Table 1: CER for different architectures.
| Architecture | Test CER | Validation CER | Runtime (minutes) |
|---|---|---|---|
| Baseline TDSConv | 28.79 | 28.44 | 54.31 |
| TDSLSTMEncoder | 27.19 | 27.82 | 52.43 |
| TDSLSTMEncoderModified | 21.68 | 20.47 | 88.92 |
| TDSGRUEncoder | 28.16 | 27.11 | 52.39 |
| CNNRNNEncoder | 74.86 | 71.13 | 52.42 |
- TDSLSTMEncoderModified achieved the lowest CER, but required nearly double the runtime compared to other models.
- Recurrent architectures (LSTMs, GRUs) outperformed the baseline TDSConv model.
- CNNRNNEncoder performed poorly, indicating hybrid architectures may require additional tuning.
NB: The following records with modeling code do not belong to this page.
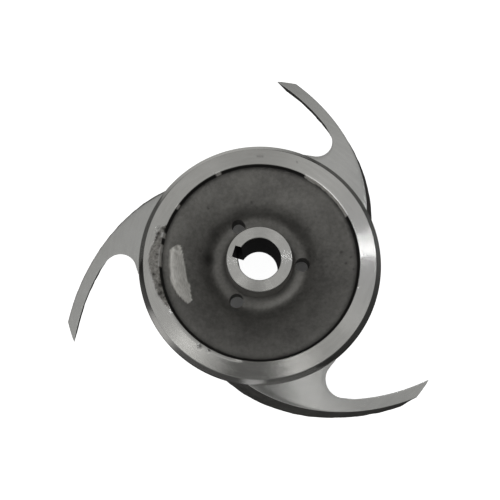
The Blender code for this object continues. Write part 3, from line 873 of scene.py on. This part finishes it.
def make_vane(index):
    """Turn the grid by a third, add its own skin where it is as cast, and close both ends with a fan."""
    skin = 0.00016 * skin_waves(vane_grid, 0.012, 20 + index) + 0.00006 * skin_waves(vane_grid, 0.004, 30 + index)
    machined = np.maximum(smooth_step(VANE_BACK - 0.0014, VANE_BACK - 0.0006, vane_grid[..., 2]),
                          smooth_step(TIP_RADIUS - 0.0025, TIP_RADIUS - 0.0015, np.linalg.norm(vane_grid[..., :2], axis=2)))
    grid = vane_grid + grid_normals(vane_grid) * (skin * (1.0 - machined))[..., None]
    turn = index * THIRD
    spin = np.array([[np.cos(turn), -np.sin(turn), 0.0], [np.sin(turn), np.cos(turn), 0.0], [0.0, 0.0, 1.0]])
    grid = grid @ spin.T
    rows, columns = grid.shape[:2]
    faces = [list(face) for face in grid_faces(rows, columns, False)]
    ends = np.array([grid[0].mean(axis=0), grid[-1].mean(axis=0)])
    around = np.arange(columns)
    first, last = rows * columns, rows * columns + 1
    fan_in = np.stack([np.full(columns, first), around, (around + 1) % columns], axis=1)
    fan_out = np.stack([np.full(columns, last), (rows - 1) * columns + (around + 1) % columns, (rows - 1) * columns + around], axis=1)
    faces += fan_in.tolist() + fan_out.tolist()
    points = np.concatenate([grid.reshape(-1, 3), ends])
    corner_z = [np.mean([points[corner, 2] for corner in face]) for face in faces]
    slots = (np.array(corner_z) > VANE_BACK - 0.0002).astype(int)
    return make_piece("vane_%d" % (index + 1), points, faces, [shaded_wall_skin, back_steel], slots)


vanes = [make_vane(index) for index in range(3)]
for vane in vanes:
    vane.data.shade_smooth()
    vane.data.set_sharp_from_angle(angle=np.radians(38.0))

# %% [markdown]
# ## The bench and the light
#
# The casting lies on a plain white bench, whose glow drops in a ring under the
# disc as a painted shadow. Polished metal shows its surroundings, so the sky is
# built like a studio: a wide soft ceiling, a low glow behind, three small lamps,
# and the darker place where the photographer stands. Each is a smooth round spot
# on the sky, strongest in one direction.

# %% Bench
def make_bench():
    """A wide floor under the nose, bright enough to read as white paper, with a painted shadow under the disc where its
    glow drops.
    """
    mesh = bpy.data.meshes.new("bench")
    mesh.from_pydata([(-6, -6, 0), (6, -6, 0), (6, 6, 0), (-6, 6, 0)], [], [(0, 1, 2, 3)])
    material, tree, shader = new_material("white_bench")
    feed(tree, shader, Base_Color=(0.82, 0.82, 0.82, 1.0), Roughness=0.9)
    place, radius, angle, outward, height = shaft_coordinates(tree)
    # Painted shadow: the floor's glow drops from 0.95 to 0.02 in a ring under the disc, outside the bore.
    under = calculate(tree, "MULTIPLY", stretch(tree, radius, 0.0345, 0.0360, 0.0, 1.0), stretch(tree, radius, 0.085, 0.118, 1.0, 0.0))
    feed(tree, shader, Emission_Color=(1.0, 1.0, 1.0, 1.0), Emission_Strength=stretch(tree, under, 0.0, 1.0, 0.95, 0.02))
    mesh.materials.append(material)
    bench = bpy.data.objects.new("bench", mesh)
    bpy.context.scene.collection.objects.link(bench)
    bench.visible_diffuse = bench.visible_glossy = False
    return bench


make_bench()

# %% Sky of soft spots
SOFT_SPOTS = {  # direction, radius, edge, strength, tint
    "ceiling": ((0.0, 0.08, 1.0), 0.85, 1, 0.49, (1.0, 1.0, 0.975)),
    "front_window": ((-0.20, -0.70, 0.68), 0.60, 1, 0.30, (1.0, 1.0, 0.98)),
    "left_window": ((-0.76, -0.54, 0.36), 0.32, 1, 0.90, (1.0, 1.0, 1.0)),
    "low_glow_behind": ((-0.24, 0.83, -0.50), 0.52, 2, 0.50, (1.0, 1.0, 0.97)),
    "low_glow_left": ((-0.85, -0.44, -0.28), 0.20, 2, 0.60, (1.0, 0.99, 0.97)),
    "low_glow_front": ((-0.05, -0.976, -0.21), 0.11, 3, 0.62, (1.0, 1.0, 1.0)),
    "low_glow_far_left": ((-0.93, 0.08, -0.34), 0.26, 1, 0.20, (1.0, 0.99, 0.96)),
    "low_glow_right": ((0.90, 0.32, -0.38), 0.30, 1, 0.10, (1.0, 1.0, 1.0)),
    "behind_right": ((0.133, 0.369, 0.920), 0.11, 1, 0.22, (1.0, 1.0, 0.98)),
    "behind_left": ((-0.110, 0.375, 0.920), 0.10, 1, 0.10, (1.0, 1.0, 0.98)),
    "cool_right": ((0.238, 0.199, 0.951), 0.11, 1, 0.10, (0.75, 0.80, 1.15)),
}
DARK_SPOTS = [  # the photographer, from overhead down the near side: direction, radius, edge, how dark
    ((-0.008, 0.030, 1.0), 0.045, 3, 0.70), ((-0.016, -0.055, 1.0), 0.082, 4, 0.90), ((-0.020, -0.150, 0.99), 0.100, 4, 0.90),
    ((-0.024, -0.26, 0.97), 0.120, 3, 0.80), ((0.0065, 0.44, 0.90), 0.12, 1, 0.25), ((0.18, -0.13, 0.97), 0.10, 1, 0.32), ((0.13, 0.0, 0.99), 0.05, 1, 0.18),
]
LAMPS = {  # small and crisp: direction, radius, edge, strength, tint
    "right_lamp": ((0.238, 0.199, 0.951), 0.022, 4, 13.0, (0.98, 0.99, 1.0)),
    "left_lamp": ((-0.143, -0.001, 0.989), 0.040, 2, 1.35, (1.0, 0.99, 0.97)),
    "front_lamp": ((0.090, -0.045, 0.995), 0.022, 4, 2.4, (1.0, 1.0, 0.98)),
    "front_lamp_low": ((0.118, -0.140, 0.983), 0.032, 4, 1.5, (1.0, 1.0, 0.98)),
    "side_lamp": ((0.201, 0.049, 0.978), 0.030, 3, 0.55, (1.0, 1.0, 1.0)),
}
SKY_FLOOR = 0.03


def spot(tree, heading, direction, radius, edge):
    """Bell curve of the angle to the direction; a higher edge power makes its rim crisper."""
    unit = tuple(float(value) for value in np.array(direction) / np.linalg.norm(direction))
    cosine = add_node(tree, "VectorMath", {0: heading, 1: unit}, output="Value", operation="DOT_PRODUCT")
    away = calculate(tree, "MULTIPLY", calculate(tree, "SUBTRACT", 1.0, cosine), 2.0 / radius**2)
    return calculate(tree, "EXPONENT", calculate(tree, "MULTIPLY", calculate(tree, "POWER", away, float(edge)), -1.0))


def add_spots(tree, heading, total, spots):
    """Add each spot's colour to the sky so far."""
    for direction, radius, edge, strength, tint in spots.values():
        glow = add_node(tree, "VectorMath", {0: tuple(strength * value for value in tint), "Scale": spot(tree, heading, direction, radius, edge)}, operation="SCALE")
        total = add_node(tree, "VectorMath", {0: total, 1: glow}, operation="ADD")
    return total


def make_sky():
    """Soft spots first, then the dark ones as shares, then the lamps on top."""
    world = bpy.data.worlds.new("studio_sky")
    world.use_nodes = True
    tree = world.node_tree
    heading = add_node(tree, "TexCoord", output="Generated")
    total = add_node(tree, "CombineXYZ", {0: SKY_FLOOR, 1: SKY_FLOOR, 2: SKY_FLOOR})
    total = add_spots(tree, heading, total, SOFT_SPOTS)
    for direction, radius, edge, share in DARK_SPOTS:
        shade = calculate(tree, "SUBTRACT", 1.0, calculate(tree, "MULTIPLY", spot(tree, heading, direction, radius, edge), share))
        total = add_node(tree, "VectorMath", {0: total, "Scale": shade}, operation="SCALE")
    total = add_spots(tree, heading, total, LAMPS)
    tree.links.new(total, tree.nodes["Background"].inputs["Color"])
    bpy.context.scene.world = world
    print("sky of", len(SOFT_SPOTS), "soft spots and", len(LAMPS), "lamps")


make_sky()
bpy.context.scene.view_settings.view_transform = "Standard"

# %% [markdown]
# ## Put the pieces in the casting's place
#
# The casting is one part without joints, so all pieces ride on the root and
# together stand for the one packed casting, which they hide.

# %% Ride and replace
for piece in [disc] + vanes:
    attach(piece, "root")
    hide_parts("impeller_casting")
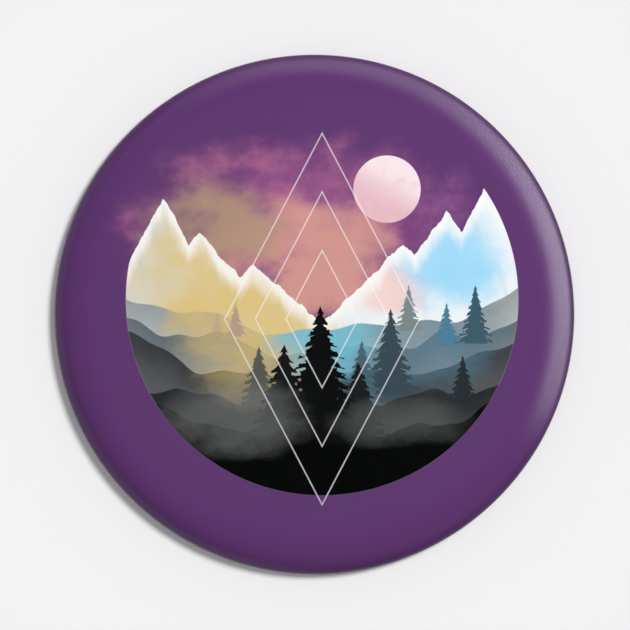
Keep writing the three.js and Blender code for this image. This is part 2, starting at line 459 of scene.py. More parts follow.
def film_material():
    """Clear film. The gloss it gives the print is the printed side's clear coat."""
    material, tree, shader = new_material("clear_film")
    x, _, z = position(tree)
    haze = noise(tree, x, z, 3, detail=4, roughness=0.6)
    connect(tree, haze.step(0.3, 0.7, 0.05, 0.12), shader.inputs["Roughness"])
    tree.links.new(
        mix(tree, colour(10, 10, 12), colour(22, 22, 24), haze.step(0.3, 0.7)),
        shader.inputs["Base Color"],
    )
    shader.inputs["Alpha"].default_value = 0.04
    return material


# ---- the printed picture ----

PRINT_PURPLE = colour(93, 54, 109)
PICTURE_X, PICTURE_Z, PICTURE_RADIUS = 0.85, 1.7, 21.8  # the round picture's centre and radius
SOFT_EDGE = 0.07  # the width over which a printed edge fades
TWIG_EDGE = 0.09  # the same for a fir
DROOP, NOTCH = 0.09, 0.44  # how far a fir's branches hang, and how deep the gaps between them are


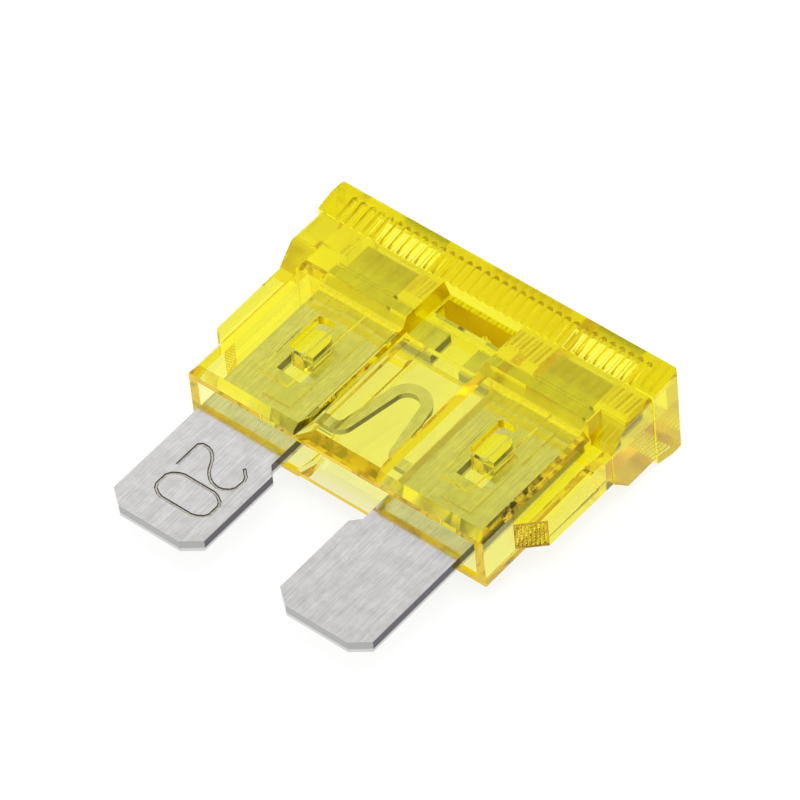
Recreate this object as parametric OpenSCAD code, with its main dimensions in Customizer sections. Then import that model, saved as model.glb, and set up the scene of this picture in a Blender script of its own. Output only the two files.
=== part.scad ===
// Automotive blade fuse: a one-piece transparent moulded housing, open at the
// bottom, over a one-piece stamped element of two blades and the fuse link.
// The fuse lies on its back: X is the width, Y runs from the blade tips to the
// head, Z is the thickness. The origin is under the middle of the bounding box.

/* [Blades] */
// Width over the outer edges of both blades
blade_span = 14.55; // [12:0.05:17.5]
// Width of one blade
blade_w = 5.15; // [4.2:0.05:6.2]
// Thickness of the stamped sheet
blade_t = 0.65; // [0.5:0.05:0.8]
// Length of blade that stands out of the housing
blade_free = 6.9; // [5.5:0.1:8.4]
// Tip corner cut, measured across the blade
tip_cut_w = 0.87; // [0.5:0.01:1.1]
// Tip corner cut, measured along the blade
tip_cut_h = 0.67; // [0.4:0.01:0.9]
// Step of the inner edge from blade to neck
neck_step = 0.45; // [0.2:0.05:0.6]
// Distance of the neck step below the housing
neck_drop = 1.25; // [0.8:0.05:1.6]

/* [Element inside the housing] */
// Distance from the housing's lower end to the top of the broad neck
neck_top = 8.85; // [7.4:0.05:9.4]
// Gap between the two inward tabs
tab_gap = 1.55; // [1.25:0.05:1.85]
// Height of the inward tab
tab_h = 1.45; // [1.2:0.05:1.8]
// Width of the test tab that stands in the probe opening
test_tab_w = 2.9; // [2.2:0.1:3.4]
// Height of the test tab above the neck
test_tab_h = 1.8; // [1.5:0.1:2.0]
// Distance of the test tab from the line of the blade's outer edge
test_tab_inset = 0.35; // [0.2:0.05:0.5]
// Width of the staking slot in each neck
stake_slot_w = 1.4; // [1.1:0.05:1.6]
// Length of the staking slot
stake_slot_l = 2.7; // [2.3:0.1:3.2]
// Distance of the slot's lower end above the housing's lower end
stake_slot_rise = 2.9; // [2.4:0.1:3.4]
// Distance from the blade's outer edge to the middle of the slot
stake_slot_inset = 2.2; // [1.8:0.05:2.6]

/* [Fuse link] */
// Width of the link strip
link_w = 0.55; // [0.4:0.05:0.65]
// Thickness of the link, coined thinner than the sheet
link_t = 0.32; // [0.2:0.02:0.4]
// Radius of the link's upper turn, to the middle of the strip
link_turn_r = 0.9; // [0.75:0.05:1]
// Radius of the link's lower bends, to the middle of the strip
link_foot_r = 0.5; // [0.4:0.05:0.6]
// Splay of each leg from upright
link_splay = 11; // [8:1:13]
// Height of the middle of the link's foot above the housing's lower end
link_foot_rise = 2.05; // [1.7:0.05:2.4]
// Height of the middle of the link's turn above the housing's lower end
link_crest_rise = 5.7; // [4.8:0.05:6.5]

/* [Housing] */
// Height from the housing's lower end to the top of the head
housing_h = 12.05; // [11:0.05:14.4]
// Thickness of the side walls
side_wall = 0.5; // [0.4:0.05:0.6]
// Clearance between a blade's outer edge and the side wall
side_gap = 0.48; // [0.35:0.01:0.58]
// Clearance between the sheet and the front and back walls at the window
face_gap = 0.42; // [0.3:0.02:0.5]
// Thickness of the front and back walls at the window
window_wall = 0.65; // [0.55:0.05:0.8]
// Rise of the pads over the window
pad_rise = 0.36; // [0.3:0.01:0.45]
// Width of the window between the pads, at the pads' faces
window_w = 4.2; // [3.4:0.1:5]
// Taper of each pad's inner side, across
pad_side_run = 0.16; // [0.1:0.02:0.3]
// Distance of the inner slope's foot inside the edge of the window
slope_inset = 0.25; // [0.1:0.05:0.4]
// Width of the inner slope, from the window's wall to the pads' deeper room
slope_w = 0.6; // [0.45:0.05:0.75]
// Opening of the window at its lower end, at each side
window_flare = 0.35; // [0.2:0.05:0.5]
// Length of that opening
window_flare_l = 0.9; // [0.6:0.1:1.2]
// Fall of the window's face over the same length
window_fall = 0.08; // [0.04:0.02:0.14]
// Chamfer along the body's outer edges, across
edge_chamfer = 0.32; // [0.2:0.02:0.45]
// Height of the side wall's outer face
edge_t = 2.76; // [2.4:0.02:2.8]
// Height of the housing's lower end face
mouth_t = 2.86; // [2.82:0.02:3]
// Length of the slanted lower ends of the pads
pad_bevel = 0.4; // [0.2:0.05:0.5]
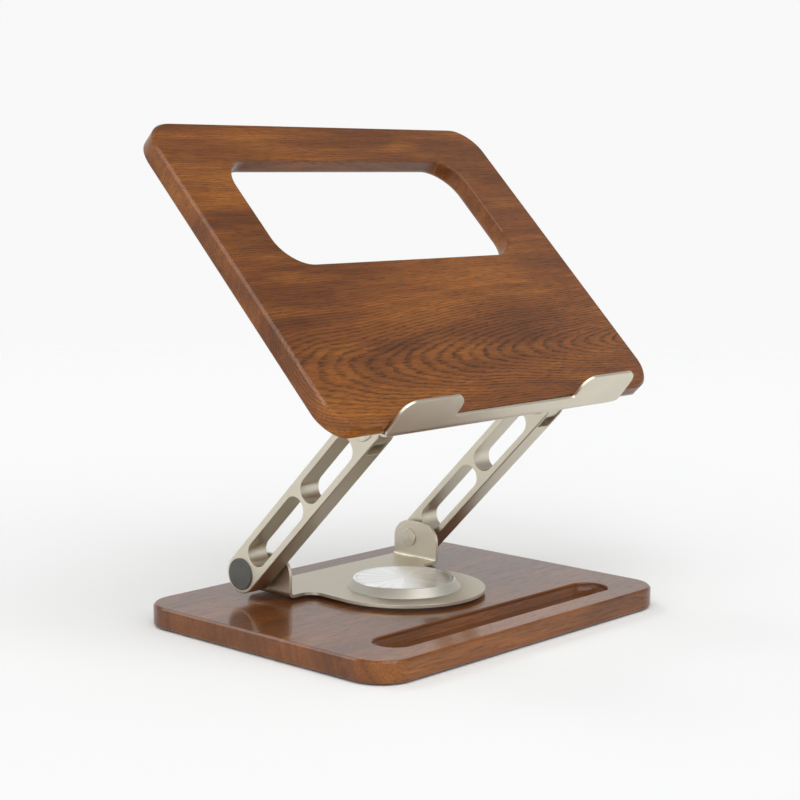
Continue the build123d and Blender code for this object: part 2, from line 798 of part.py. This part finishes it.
# ---- Writing the pieces ----
save(base_board(), "base_board")
for foot_name, foot_spot in foot_spots().items():
    save(foot(foot_spot), foot_name)
save(glide_ring(), "glide_ring")
save(ring_screws(), "glide_ring_screws")
save(pivot_spindle(), "pivot_spindle")
save(flat_ring(spindle_washer_radius, spindle_thread + ring_gap,
               nut_floor - spindle_washer_height, spindle_washer_height), "spindle_washer")
save(spindle_nut(), "spindle_nut")
save(cone_spring(spindle_spring_radius, spindle_radius + ring_gap, spindle_spring_height,
                 spindle_spring_metal, Pos(0, swivel_y, bush_top)), "spindle_spring")
save(swivel_plate(), "swivel_plate")
save(swivel_bush(), "swivel_bush")
save(cap_disc(), "cap_disc")

for side_name, side in sides.items():
    save(lower_pin(side), "lower_pin_" + side_name)
    save(cross_ring(washer_radius, pin_radius + ring_gap, side, flange_face, arm_inner, lower_spot),
         "friction_washer_" + side_name)
    spring_place = Plane(origin=(side * pocket_face, pivot_y, pivot_z), z_dir=(side, 0, 0)).location
    save(cone_spring(disc_spring_radius, pin_radius + ring_gap, disc_spring_height,
                     disc_spring_metal, spring_place), "disc_spring_" + side_name)
    save(lock_nut(side), "lock_nut_" + side_name)
    save(arm(side), "arm_" + side_name)
    save(cross_ring(bush_radius, pin_radius + running_fit, side, arm_inner, pocket_face, lower_spot),
         "arm_bush_" + side_name)
    save(pivot_cap(side), "pivot_cap_" + side_name)
    save(upper_screw(side), "upper_screw_" + side_name)
    save(upper_nut(side), "upper_nut_" + side_name)
    save(hinge_lug(side), "hinge_lug_" + side_name)
    save(cross_ring(bush_radius, pin_radius + running_fit, side, lug_inner, lug_outer, upper_spot),
         "lug_bush_" + side_name)
    for washer_name, near, far in (("inner", fork_inner, lug_inner), ("outer", lug_outer, fork_outer)):
        save(cross_ring(lug_washer_radius, pin_radius + ring_gap, side, near, far, upper_spot),
             "lug_washer_" + washer_name + "_" + side_name)

save(tray_board(), "tray_board")
save(tray_bracket(), "tray_bracket")
save(tray_screws(), "tray_screws")
save(lug_screws(), "lug_screws")
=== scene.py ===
import json
import math

import bpy
from mathutils import Matrix, Vector


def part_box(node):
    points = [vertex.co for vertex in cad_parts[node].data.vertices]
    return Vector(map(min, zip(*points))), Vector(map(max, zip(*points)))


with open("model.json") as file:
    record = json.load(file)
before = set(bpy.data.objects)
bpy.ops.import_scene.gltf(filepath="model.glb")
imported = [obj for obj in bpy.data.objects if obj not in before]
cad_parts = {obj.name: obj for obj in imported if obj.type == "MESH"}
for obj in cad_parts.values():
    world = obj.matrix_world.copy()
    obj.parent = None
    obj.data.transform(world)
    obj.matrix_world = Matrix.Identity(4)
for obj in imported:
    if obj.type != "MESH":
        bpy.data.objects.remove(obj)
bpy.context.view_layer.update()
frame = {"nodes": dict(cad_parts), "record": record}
nodes = frame["nodes"]
slots = {entry["node"]: entry["material_slot"] for entry in frame["record"]["subparts"]}

MM = 0.001
TRAY_TILT = math.radians(45)


def top_mm(node):
    """Height of a piece's highest point, in millimetres."""
    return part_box(node)[1][2] / MM


def centre_mm(node):
    """Middle of a piece seen from above, in millimetres."""
    low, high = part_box(node)
    return ((low[0] + high[0]) / 2 / MM, (low[1] + high[1]) / 2 / MM, 0.0)


def tray_face_mm():
    """How far the tray's front face lies from the origin, square to the face, in millimetres."""
    for mount in frame["record"]["mounts"]:
        if mount["name"] == "laptop_rest":
            y, z = mount["pos_m"][1:]
            return (z * math.cos(TRAY_TILT) - y * math.sin(TRAY_TILT)) / MM


# ---- Node helpers ----
class Tree:
    """A node tree, with short ways to add and link nodes."""

    def __init__(self, tree):
        self.tree = tree
        tree.nodes.clear()

    def add(self, kind, **values):
        """Adds a node and sets its properties."""
        node = self.tree.nodes.new(kind)
        for name, value in values.items():
            setattr(node, name, value)
        return node

    def put(self, node, socket, value):
        """Sets an input to a value, or links it to an output."""
        if isinstance(value, bpy.types.NodeSocket):
            self.tree.links.new(value, node.inputs[socket])
        else:
            node.inputs[socket].default_value = value

    def math(self, operation, a, b=None, clamp=False):
        node = self.add("ShaderNodeMath", operation=operation, use_clamp=clamp)
        self.put(node, 0, a)
        if b is not None:
            self.put(node, 1, b)
        return node.outputs[0]

    def vector(self, operation, a, b=None):
        node = self.add("ShaderNodeVectorMath", operation=operation)
        self.put(node, 0, a)
        if b is not None:
            self.put(node, 1, b)
        return node.outputs["Value" if operation == "LENGTH" else "Vector"]

    def split(self, vector):
        node = self.add("ShaderNodeSeparateXYZ")
        self.put(node, 0, vector)
        return node.outputs

    def join(self, x, y, z):
        node = self.add("ShaderNodeCombineXYZ")
        self.put(node, 0, x)
        self.put(node, 1, y)
        self.put(node, 2, z)
        return node.outputs[0]

    def stretch(self, vector, x, y, z):
        """The vector scaled along each axis."""
        return self.vector("MULTIPLY", vector, (x, y, z))

    def noise(self, vector, scale=1.0, detail=2.0, roughness=0.5):
        node = self.add("ShaderNodeTexNoise", noise_dimensions="3D", normalize=True)
        self.put(node, "Vector", vector)
        self.put(node, "Scale", scale)
        self.put(node, "Detail", detail)
        self.put(node, "Roughness", roughness)
        return node.outputs[0]

    def remap(self, value, from_low, from_high, to_low=0.0, to_high=1.0, kind="LINEAR"):
        node = self.add("ShaderNodeMapRange", interpolation_type=kind, clamp=True)
        for socket, number in zip(("Value", "From Min", "From Max", "To Min", "To Max"),
                                  (value, from_low, from_high, to_low, to_high)):
            self.put(node, socket, number)
        return node.outputs[0]

    def mix(self, amount, a, b, blend="MIX"):
        """A mix of two colours."""
        node = self.add("ShaderNodeMix", data_type="RGBA", blend_type=blend)
        self.put(node, 0, amount)
        self.put(node, 6, a)
        self.put(node, 7, b)
        return node.outputs[2]

    def ramp(self, value, stops):
        node = self.add("ShaderNodeValToRGB")
        elements = node.color_ramp.elements
        while len(elements) < len(stops):
            elements.new(0.5)
        for element, (place, colour) in zip(elements, stops):
            element.position = place
            element.color = (*colour, 1.0)
        self.put(node, 0, value)
        return node.outputs[0]

    def bump(self, height, strength, distance, normal):
        node = self.add("ShaderNodeBump")
        self.put(node, "Strength", strength)
        self.put(node, "Distance", distance)
        self.put(node, "Height", height)
        self.put(node, "Normal", normal)
        return node.outputs[0]

    def soft_edges(self, radius):
        """A normal that rounds sharp edges over the given radius."""
        node = self.add("ShaderNodeBevel", samples=4)
        self.put(node, "Radius", radius)
        return node.outputs[0]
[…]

- Increasing hidden size from 64 to 512 consistently improved performance but increased training time.
- A dropout rate of 0.2 was effective in preventing overfitting.
- Increasing LSTM layers from 4 to 6 degraded performance, likely due to over-regularization.
- Training was limited by Google Colab's GPU resources.
- Reducing the number of electrode channels (from 16 to 8) led to worse performance.
- Temporal modeling is crucial for decoding sEMG signals.
- Careful hyperparameter tuning is essential (e.g., hidden size, dropout).
- Hybrid CNN-RNN architectures may require more training time to perform well.
- High runtime requirements for the best-performing model.
- Computational constraints prevented testing certain configurations (e.g., 8-channel models).
- Exploring transformer-based models for sequence prediction.
- Data augmentation techniques (e.g., time warping, noise injection).
- Scaling to multiple subjects for improved generalization.
- Cha, J., et al. (2021). SWAD: Domain Generalization by Seeking Flat Minima. NeurIPS.
- Graves, A., et al. (2006). Connectionist Temporal Classification: Labelling Unsegmented Sequence Data with Recurrent Neural Networks. ICML.
- Sivakumar, V., et al. (2024). emg2qwerty: A Large Dataset with Baselines for Touch Typing Using Surface Electromyography. arXiv.
AI-generated code was used as a supplement for my starting point.